## [What is being asked]
Are you able to quote each entry exactly as written?

Records that describe objects
+++++

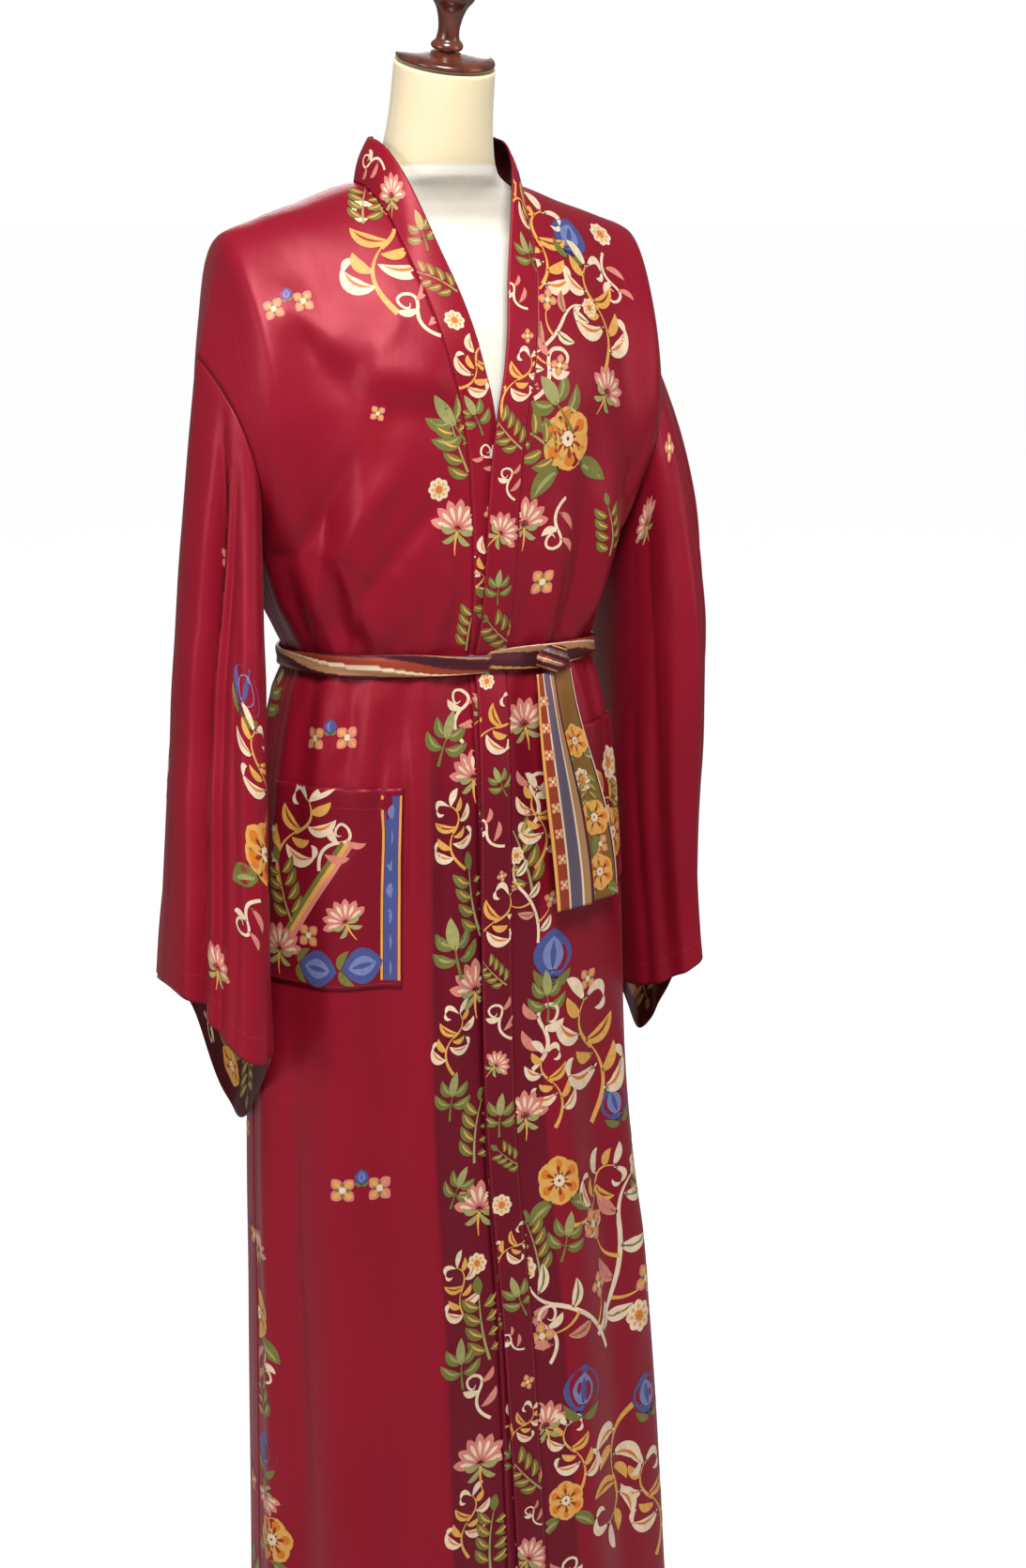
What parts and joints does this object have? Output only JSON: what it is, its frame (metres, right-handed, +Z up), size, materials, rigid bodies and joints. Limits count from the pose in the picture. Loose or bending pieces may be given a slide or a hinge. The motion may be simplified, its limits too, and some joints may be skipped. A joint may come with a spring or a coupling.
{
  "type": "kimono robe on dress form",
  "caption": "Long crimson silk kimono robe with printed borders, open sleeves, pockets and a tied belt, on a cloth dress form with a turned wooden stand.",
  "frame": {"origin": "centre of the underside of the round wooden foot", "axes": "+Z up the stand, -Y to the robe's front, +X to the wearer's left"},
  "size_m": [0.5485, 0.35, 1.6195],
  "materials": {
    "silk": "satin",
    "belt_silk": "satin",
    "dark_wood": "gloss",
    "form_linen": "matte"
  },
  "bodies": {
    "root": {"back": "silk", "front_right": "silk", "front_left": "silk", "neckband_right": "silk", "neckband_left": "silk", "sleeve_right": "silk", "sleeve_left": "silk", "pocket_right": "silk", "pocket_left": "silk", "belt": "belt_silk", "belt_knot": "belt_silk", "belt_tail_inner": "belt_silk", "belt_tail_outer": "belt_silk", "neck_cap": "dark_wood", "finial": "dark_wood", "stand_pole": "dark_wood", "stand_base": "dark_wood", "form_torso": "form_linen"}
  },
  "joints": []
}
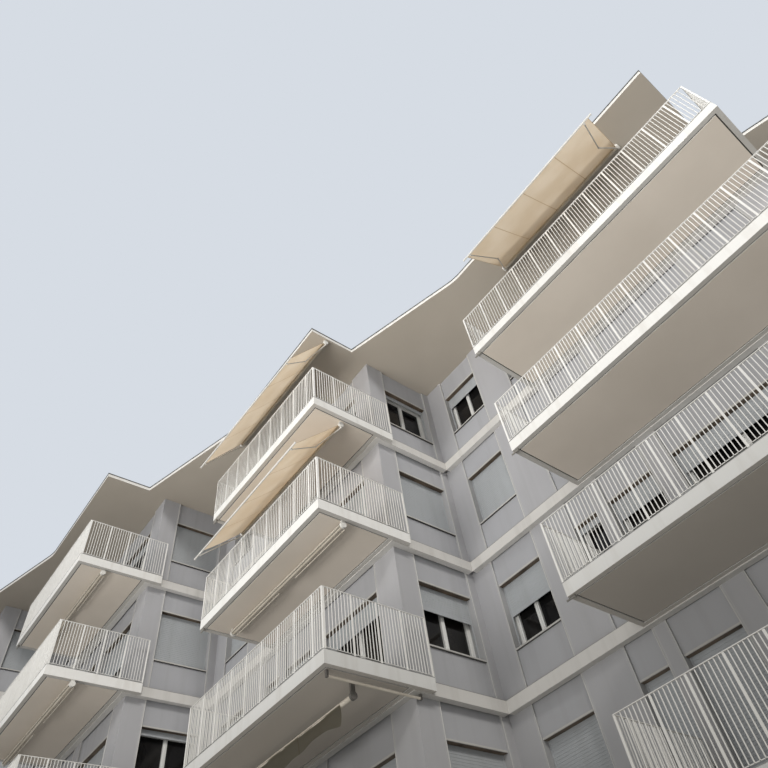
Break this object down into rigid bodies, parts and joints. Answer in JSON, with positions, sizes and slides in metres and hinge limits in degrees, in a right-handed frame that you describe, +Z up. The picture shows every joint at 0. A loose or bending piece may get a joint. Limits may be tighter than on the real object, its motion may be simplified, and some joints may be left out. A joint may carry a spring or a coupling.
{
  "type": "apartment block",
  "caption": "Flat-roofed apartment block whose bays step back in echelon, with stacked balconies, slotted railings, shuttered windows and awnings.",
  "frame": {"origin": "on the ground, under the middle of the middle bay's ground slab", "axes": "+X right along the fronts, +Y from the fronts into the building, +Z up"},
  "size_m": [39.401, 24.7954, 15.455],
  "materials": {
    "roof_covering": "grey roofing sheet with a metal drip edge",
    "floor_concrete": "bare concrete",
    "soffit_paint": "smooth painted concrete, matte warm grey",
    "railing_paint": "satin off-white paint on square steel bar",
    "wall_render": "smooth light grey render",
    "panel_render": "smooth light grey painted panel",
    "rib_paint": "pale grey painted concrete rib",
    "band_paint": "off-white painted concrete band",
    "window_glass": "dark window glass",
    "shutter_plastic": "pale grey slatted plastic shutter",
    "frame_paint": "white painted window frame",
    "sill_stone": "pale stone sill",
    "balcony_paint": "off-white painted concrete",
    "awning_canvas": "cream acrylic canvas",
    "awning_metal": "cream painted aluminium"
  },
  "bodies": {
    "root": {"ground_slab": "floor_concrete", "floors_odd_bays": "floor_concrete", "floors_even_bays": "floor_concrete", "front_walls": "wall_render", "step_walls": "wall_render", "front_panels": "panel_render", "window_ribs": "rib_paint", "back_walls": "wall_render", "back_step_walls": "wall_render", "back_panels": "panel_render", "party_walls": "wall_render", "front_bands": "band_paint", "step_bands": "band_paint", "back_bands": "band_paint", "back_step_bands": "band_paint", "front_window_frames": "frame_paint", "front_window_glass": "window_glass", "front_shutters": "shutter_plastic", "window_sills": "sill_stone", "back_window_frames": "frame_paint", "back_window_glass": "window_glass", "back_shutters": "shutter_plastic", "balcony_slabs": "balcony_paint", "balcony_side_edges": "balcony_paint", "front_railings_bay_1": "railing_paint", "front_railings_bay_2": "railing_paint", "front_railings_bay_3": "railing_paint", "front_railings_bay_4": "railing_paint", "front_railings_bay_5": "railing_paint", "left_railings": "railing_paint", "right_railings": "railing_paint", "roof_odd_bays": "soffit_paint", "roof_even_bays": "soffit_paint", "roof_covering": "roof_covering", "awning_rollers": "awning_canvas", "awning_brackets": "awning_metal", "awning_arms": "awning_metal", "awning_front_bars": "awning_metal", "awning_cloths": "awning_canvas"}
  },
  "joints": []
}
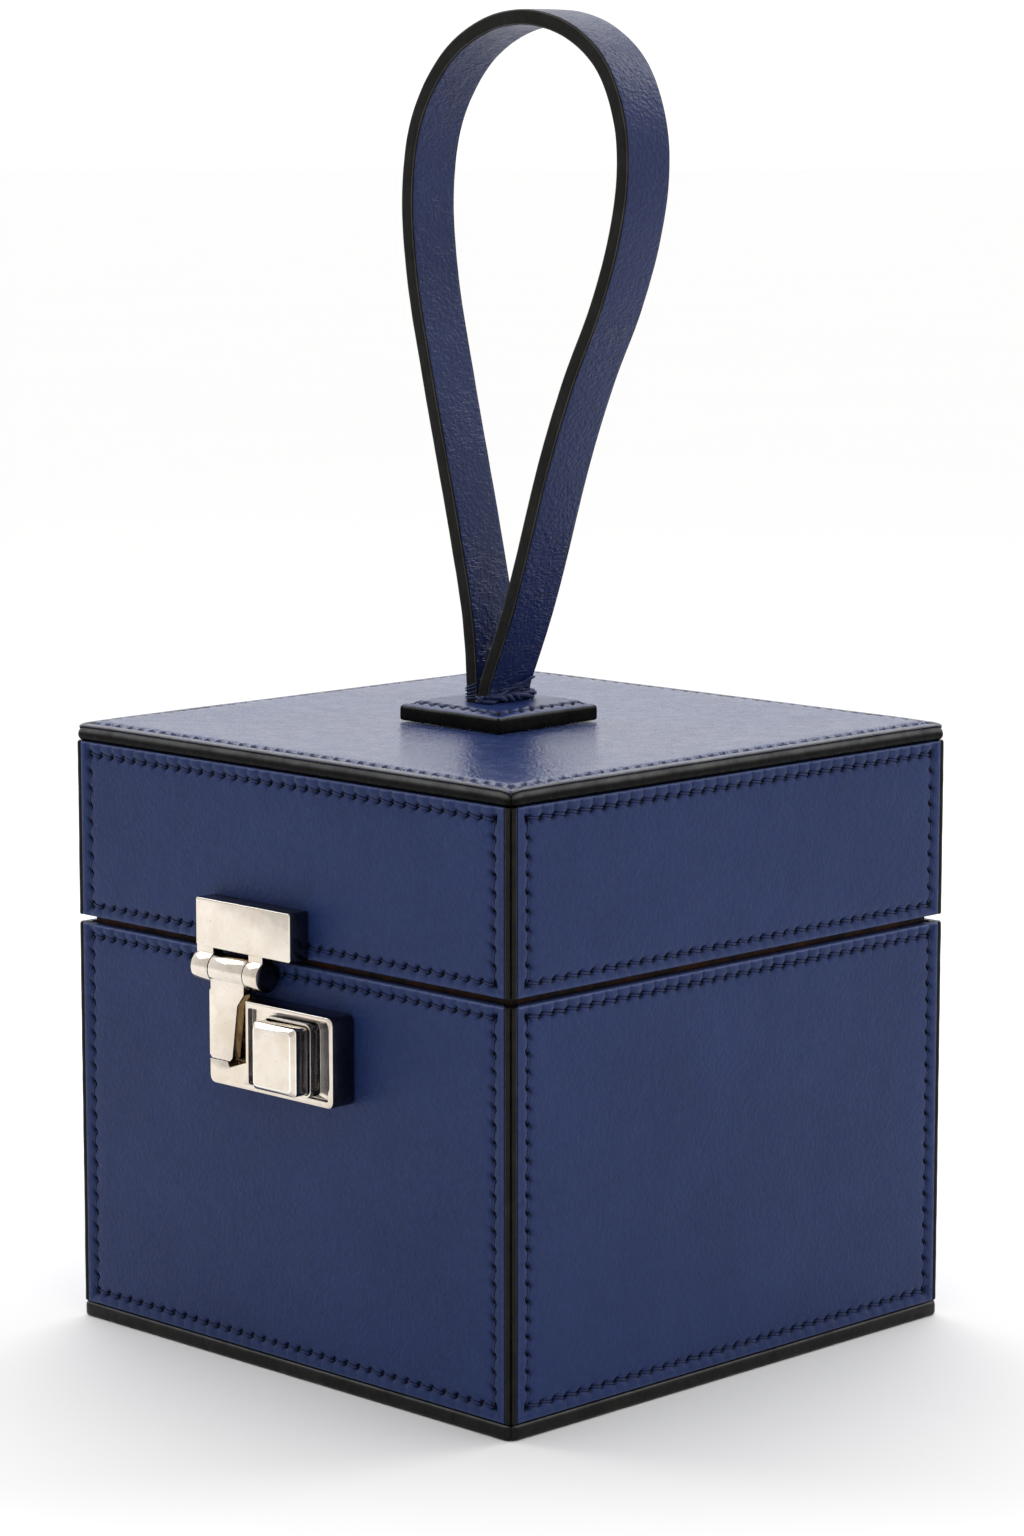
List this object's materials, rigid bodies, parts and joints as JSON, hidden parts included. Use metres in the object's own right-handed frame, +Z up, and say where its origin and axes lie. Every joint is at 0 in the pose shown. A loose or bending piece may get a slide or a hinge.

+++++

## [Task response]
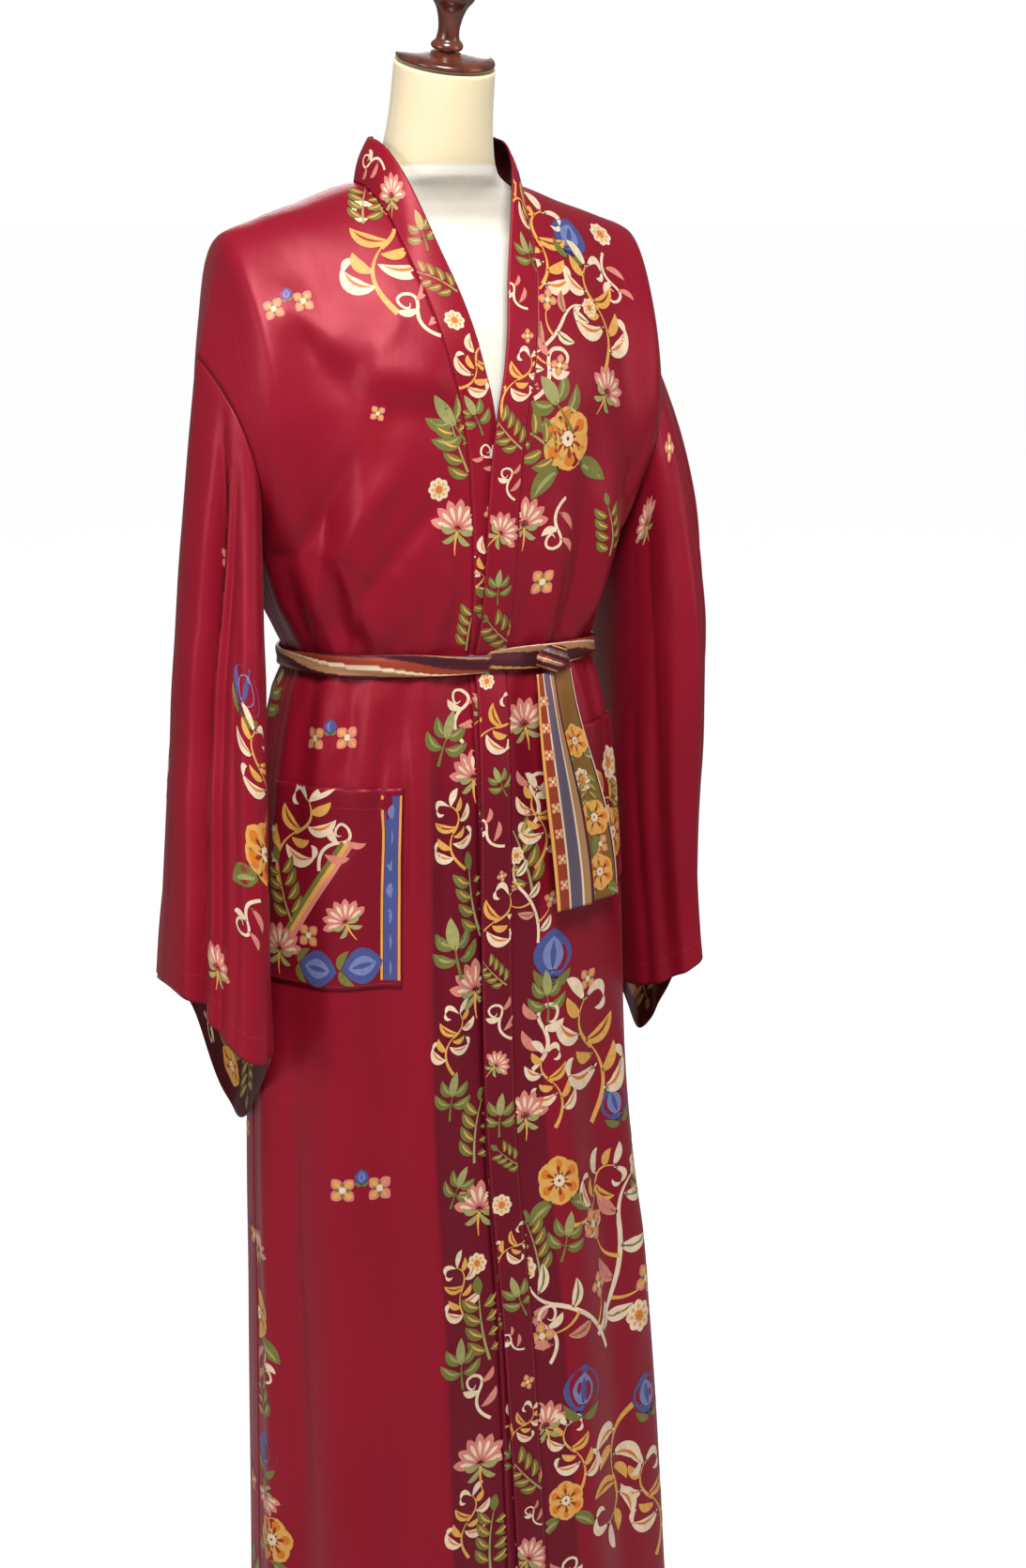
What parts and joints does this object have? Output only JSON: what it is, its frame (metres, right-handed, +Z up), size, materials, rigid bodies and joints. Limits count from the pose in the picture. Loose or bending pieces may be given a slide or a hinge. The motion may be simplified, its limits too, and some joints may be skipped. A joint may come with a spring or a coupling.
{
  "type": "kimono robe on dress form",
  "caption": "Long crimson silk kimono robe with printed borders, open sleeves, pockets and a tied belt, on a cloth dress form with a turned wooden stand.",
  "frame": {"origin": "centre of the underside of the round wooden foot", "axes": "+Z up the stand, -Y to the robe's front, +X to the wearer's left"},
  "size_m": [0.5485, 0.35, 1.6195],
  "materials": {
    "silk": "satin",
    "belt_silk": "satin",
    "dark_wood": "gloss",
    "form_linen": "matte"
  },
  "bodies": {
    "root": {"back": "silk", "front_right": "silk", "front_left": "silk", "neckband_right": "silk", "neckband_left": "silk", "sleeve_right": "silk", "sleeve_left": "silk", "pocket_right": "silk", "pocket_left": "silk", "belt": "belt_silk", "belt_knot": "belt_silk", "belt_tail_inner": "belt_silk", "belt_tail_outer": "belt_silk", "neck_cap": "dark_wood", "finial": "dark_wood", "stand_pole": "dark_wood", "stand_base": "dark_wood", "form_torso": "form_linen"}
  },
  "joints": []
}
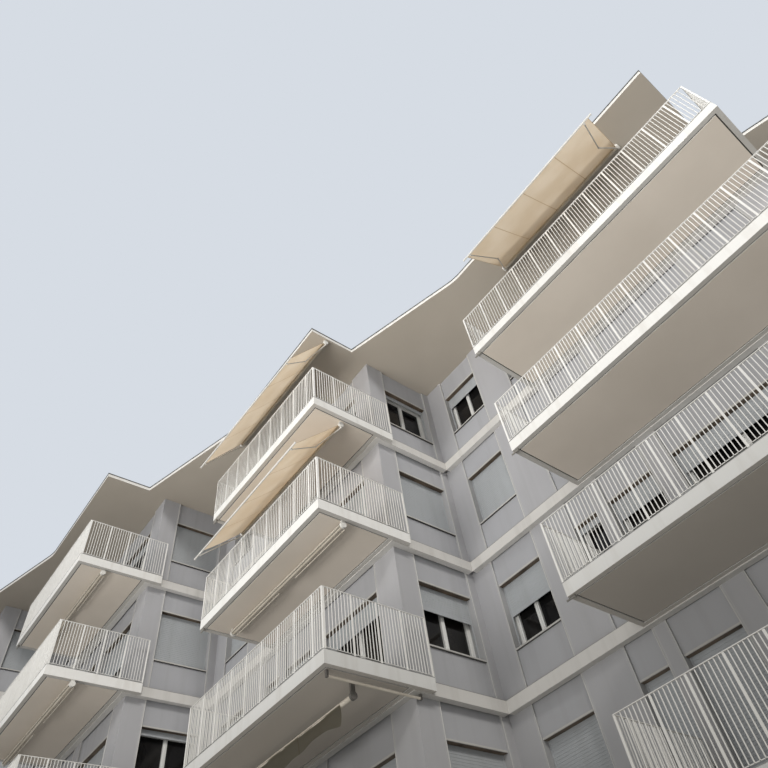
Break this object down into rigid bodies, parts and joints. Answer in JSON, with positions, sizes and slides in metres and hinge limits in degrees, in a right-handed frame that you describe, +Z up. The picture shows every joint at 0. A loose or bending piece may get a joint. Limits may be tighter than on the real object, its motion may be simplified, and some joints may be left out. A joint may carry a spring or a coupling.
{
  "type": "apartment block",
  "caption": "Flat-roofed apartment block whose bays step back in echelon, with stacked balconies, slotted railings, shuttered windows and awnings.",
  "frame": {"origin": "on the ground, under the middle of the middle bay's ground slab", "axes": "+X right along the fronts, +Y from the fronts into the building, +Z up"},
  "size_m": [39.401, 24.7954, 15.455],
  "materials": {
    "roof_covering": "grey roofing sheet with a metal drip edge",
    "floor_concrete": "bare concrete",
    "soffit_paint": "smooth painted concrete, matte warm grey",
    "railing_paint": "satin off-white paint on square steel bar",
    "wall_render": "smooth light grey render",
    "panel_render": "smooth light grey painted panel",
    "rib_paint": "pale grey painted concrete rib",
    "band_paint": "off-white painted concrete band",
    "window_glass": "dark window glass",
    "shutter_plastic": "pale grey slatted plastic shutter",
    "frame_paint": "white painted window frame",
    "sill_stone": "pale stone sill",
    "balcony_paint": "off-white painted concrete",
    "awning_canvas": "cream acrylic canvas",
    "awning_metal": "cream painted aluminium"
  },
  "bodies": {
    "root": {"ground_slab": "floor_concrete", "floors_odd_bays": "floor_concrete", "floors_even_bays": "floor_concrete", "front_walls": "wall_render", "step_walls": "wall_render", "front_panels": "panel_render", "window_ribs": "rib_paint", "back_walls": "wall_render", "back_step_walls": "wall_render", "back_panels": "panel_render", "party_walls": "wall_render", "front_bands": "band_paint", "step_bands": "band_paint", "back_bands": "band_paint", "back_step_bands": "band_paint", "front_window_frames": "frame_paint", "front_window_glass": "window_glass", "front_shutters": "shutter_plastic", "window_sills": "sill_stone", "back_window_frames": "frame_paint", "back_window_glass": "window_glass", "back_shutters": "shutter_plastic", "balcony_slabs": "balcony_paint", "balcony_side_edges": "balcony_paint", "front_railings_bay_1": "railing_paint", "front_railings_bay_2": "railing_paint", "front_railings_bay_3": "railing_paint", "front_railings_bay_4": "railing_paint", "front_railings_bay_5": "railing_paint", "left_railings": "railing_paint", "right_railings": "railing_paint", "roof_odd_bays": "soffit_paint", "roof_even_bays": "soffit_paint", "roof_covering": "roof_covering", "awning_rollers": "awning_canvas", "awning_brackets": "awning_metal", "awning_arms": "awning_metal", "awning_front_bars": "awning_metal", "awning_cloths": "awning_canvas"}
  },
  "joints": []
}
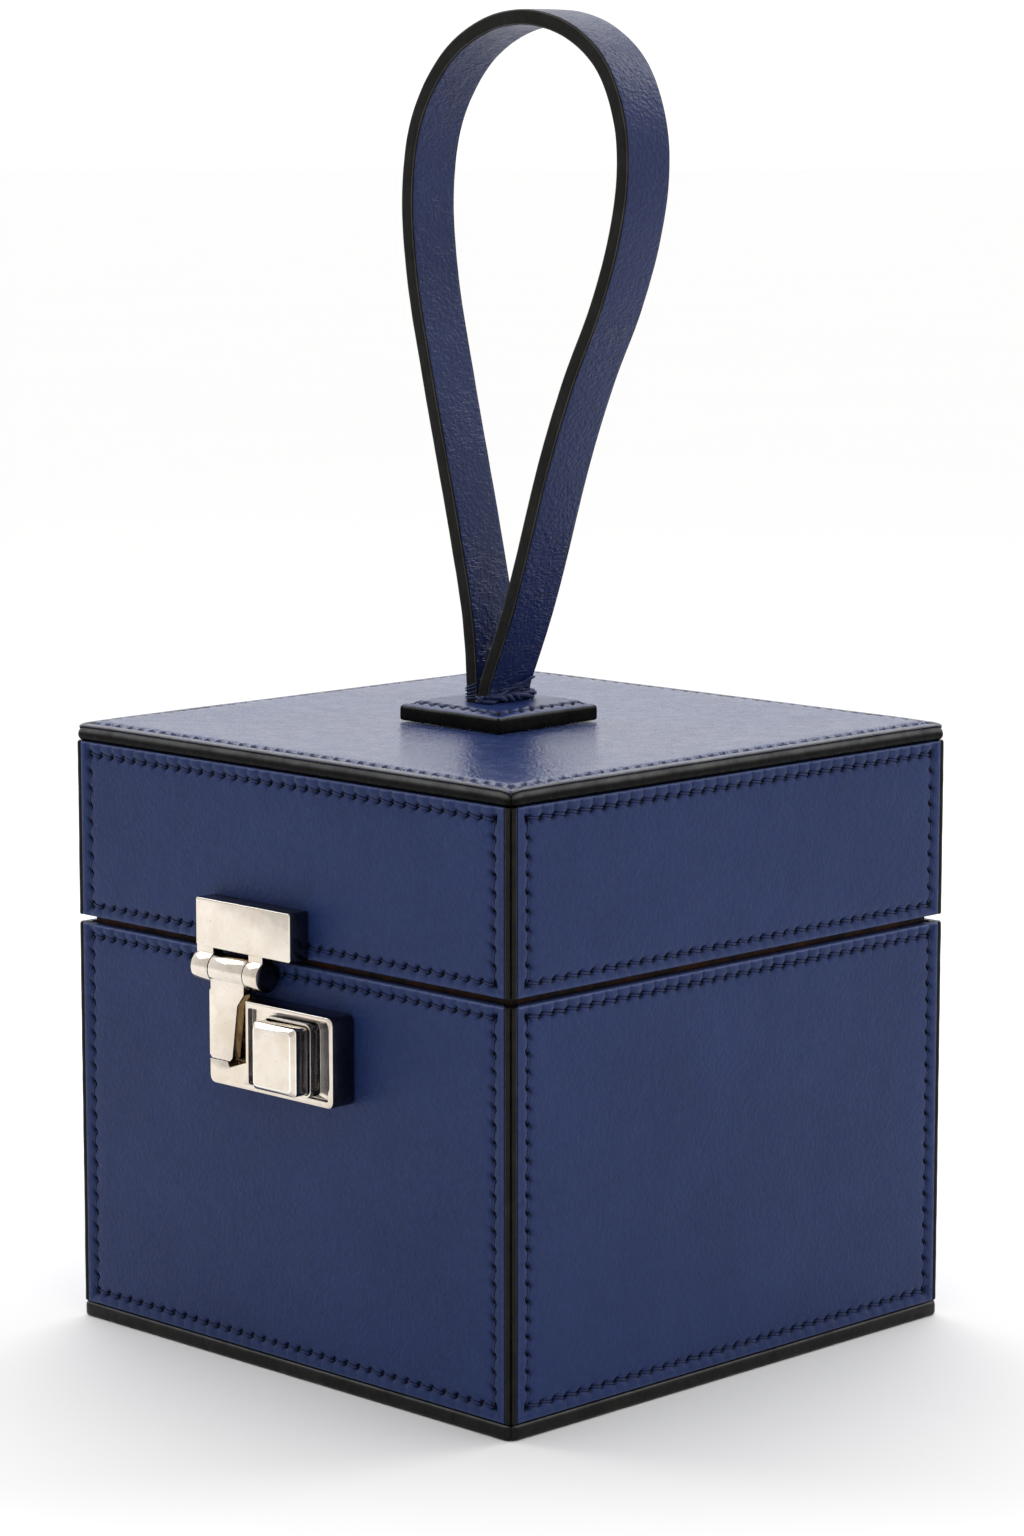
List this object's materials, rigid bodies, parts and joints as JSON, hidden parts included. Use metres in the object's own right-handed frame, +Z up, and say where its origin and axes lie. Every joint is at 0 in the pose shown. A loose or bending piece may get a slide or a hinge.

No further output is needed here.